Methods The Galar dataset, compiled across Germany, contains over 3.5 million frames from 80 capsule videos annotated for technical, anatomical, and pathological features. Annotations by five expert annotators used the Computer Vision Annotation Tool (CVAT), with accuracy validated via ResNet-50 model training. Based on our dataset, our collaborative research focuses on developing edge AI approaches that improve model performance. First, Convolutional Neural Networks (CNNs) were combined with Hidden Markov Models (HMMs) for time-series analysis, enabling accurate localization within the gastrointestinal tract while employing a low-parameter model (approx. 1 million parameters) fit for low-power devices. Additionally, ensemble models, combining image classifiers and autoencoders, optimized detection accuracy while minimizing computational load.

Results The Galar dataset stands as one of the most comprehensive resources in capsule endoscopy, with 29 anatomical and pathological labels essential for gastrointestinal diagnostics. The collaborative edge AI approach, integrating CNNs with HMMs, achieved a 93% accuracy on the dataset, demonstrating precise anatomical localization. Ensemble models also reached high accuracy in distinguishing features within the dataset, achieving an AUC score of 76% for anomaly detection. These low-complexity models align with capsule endoscopy's energy constraints, enabling real-time, autonomous evaluations on resource-limited devices. Comparatively, this edge AI model achieves similar, if not improved, outcomes with fewer resources than traditional CNN models.

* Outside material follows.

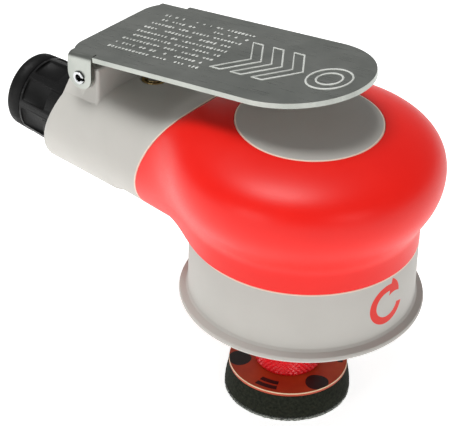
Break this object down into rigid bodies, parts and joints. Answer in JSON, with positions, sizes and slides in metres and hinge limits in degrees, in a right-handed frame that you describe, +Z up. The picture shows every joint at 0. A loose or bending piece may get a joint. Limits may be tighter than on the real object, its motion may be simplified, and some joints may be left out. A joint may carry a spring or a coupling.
{
  "type": "orbital sander",
  "caption": "Palm-size pneumatic random orbital sander: round foam pad on an orbiting spindle, vane motor head with a soft grip, side handle with throttle lever and threaded air inlet.",
  "frame": {"origin": "on the air motor's axis, in the plane of the abrasive's working face", "axes": "+Z up along the motor's axis, from the abrasive to the dome; the handle and its air inlet point along -X"},
  "size_m": [0.127, 0.0668, 0.0937],
  "materials": {
    "grey_nylon": "moulded, very fine satin texture",
    "red_overmould": "satin soft-touch overmould",
    "lever_steel": "brushed sheet with bright rolled edges",
    "bright_steel": "ground and polished",
    "bearing_steel": "ground bearing steel",
    "dark_steel": "turned and oiled",
    "aluminium": "turned",
    "brass": "turned",
    "black_plastic": "glass-filled, faint sheen",
    "black_rubber": "moulded",
    "vane_resin": "resin laminate",
    "felt": "pressed felt",
    "red_hub": "moulded, knurled",
    "pad_plate": "varnished fibre disc with dark printed blocks",
    "pad_foam": "closed-cell foam",
    "abrasive": "coated abrasive cloth"
  },
  "bodies": {
    "housing": {"housing": "grey_nylon", "grip": "red_overmould", "shroud": "grey_nylon", "lever_pin": "bright_steel", "inlet_bushing": "black_plastic", "inlet_ring": "black_rubber", "inlet_screen": "brass", "valve_seat": "black_rubber", "valve_spring": "bright_steel", "stem_bush": "brass", "regulator_clip": "bright_steel", "muffler": "felt", "muffler_cover": "black_plastic", "rear_end_plate": "aluminium", "rear_bearing_outer_ring": "bearing_steel", "motor_ring": "black_rubber", "locating_pin": "bright_steel", "cylinder": "dark_steel", "front_end_plate": "aluminium", "front_bearing_outer_ring": "bearing_steel", "lock_ring": "aluminium"},
    "lever": {"lever": "lever_steel"},
    "valve_stem": {"valve_stem": "bright_steel", "stem_ring": "black_rubber"},
    "tip_valve": {"tip_valve": "brass"},
    "speed_regulator": {"speed_regulator": "black_plastic", "regulator_ring": "black_rubber"},
    "rotor": {"rotor": "dark_steel", "rotor_key": "bright_steel", "vane_1": "vane_resin", "vane_2": "vane_resin", "vane_3": "vane_resin", "vane_4": "vane_resin", "vane_5": "vane_resin", "shaft_balancer": "dark_steel", "rear_bearing_inner_ring": "bearing_steel", "front_bearing_inner_ring": "bearing_steel", "spindle_bearing_outer_ring": "bearing_steel", "spindle_clip": "dark_steel"},
    "rear_bearing_cage": {"rear_bearing_ball_cage": "bearing_steel"},
    "front_bearing_cage": {"front_bearing_ball_cage": "bearing_steel"},
    "pad_spindle": {"spindle_bearing_inner_ring": "bearing_steel", "dust_shield": "bright_steel", "spindle": "dark_steel", "pad_hub": "red_hub", "pad_plate": "pad_plate", "pad_foam": "pad_foam", "abrasive_disc": "abrasive"},
    "spindle_bearing_cage": {"spindle_bearing_ball_cage": "bearing_steel"}
  },
  "joints": [
    {"name": "lever_press", "type": "hinge", "parent": "housing", "child": "lever", "pos_m": [-0.0586, 0, 0.0749], "axis": [0, 1, 0], "range_deg": [0, 6.5], "stiffness_Nm_per_rad": 0.8, "springref_deg": -5.73},
    {"name": "valve_stem_slide", "type": "slide", "parent": "housing", "child": "valve_stem", "axis": [0, 0, -1], "range_m": [0, 0.00095]},
    {"name": "tip_valve_tilt", "type": "hinge", "parent": "housing", "child": "tip_valve", "pos_m": [-0.0612, 0, 0.0548], "axis": [0, 1, 0], "range_deg": [0, 5.2], "deforming": ["valve_spring"]},
    {"name": "speed_regulator_turn", "type": "hinge", "parent": "housing", "child": "speed_regulator", "pos_m": [-0.035, 0, 0.0394], "axis": [0, 0, 1], "range_deg": [0, 75]},
    {"name": "rotor_spin", "type": "hinge", "parent": "housing", "child": "rotor", "pos_m": [0, 0, 0.058], "axis": [0, 0, 1], "continuous": true},
    {"name": "rear_cage_spin", "type": "hinge", "parent": "housing", "child": "rear_bearing_cage", "pos_m": [0, 0, 0.074], "axis": [0, 0, 1], "continuous": true},
    {"name": "front_cage_spin", "type": "hinge", "parent": "housing", "child": "front_bearing_cage", "pos_m": [0, 0, 0.0396], "axis": [0, 0, 1], "continuous": true},
    {"name": "pad_spin", "type": "hinge", "parent": "rotor", "child": "pad_spindle", "pos_m": [-0.00182, -0.00153, 0.02], "axis": [0, 0, 1], "continuous": true},
    {"name": "spindle_cage_spin", "type": "hinge", "parent": "rotor", "child": "spindle_bearing_cage", "pos_m": [-0.00182, -0.00153, 0.029], "axis": [0, 0, 1], "continuous": true}
  ],
  "couplings": [
    {"joint": "valve_stem_slide", "follows": "lever_press", "m_per_rad": 0.0082},
    {"joint": "tip_valve_tilt", "follows": "lever_press", "ratio": 0.79},
    {"joint": "rear_cage_spin", "follows": "rotor_spin", "ratio": 0.4077},
    {"joint": "front_cage_spin", "follows": "rotor_spin", "ratio": 0.4326},
    {"joint": "spindle_cage_spin", "follows": "pad_spin", "ratio": 0.4139}
  ]
}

Conclusions As one of the largest annotated public datasets for video capsule endoscopy, the Galar dataset is a valuable resource for AI advancements in gastrointestinal imaging. Findings indicate that low-parameter, energy-efficient models enabled by edge AI can enhance diagnostic efficiency in capsule endoscopy, lessen clinician workload, and enable real-time anomaly detection directly on the capsule. These models have the potential to perform preliminary analyses on-device, sending only relevant images or real-time capsule localization and conserving battery life. This advancement positions video capsule endoscopy as a more efficient, accessible diagnostic tool.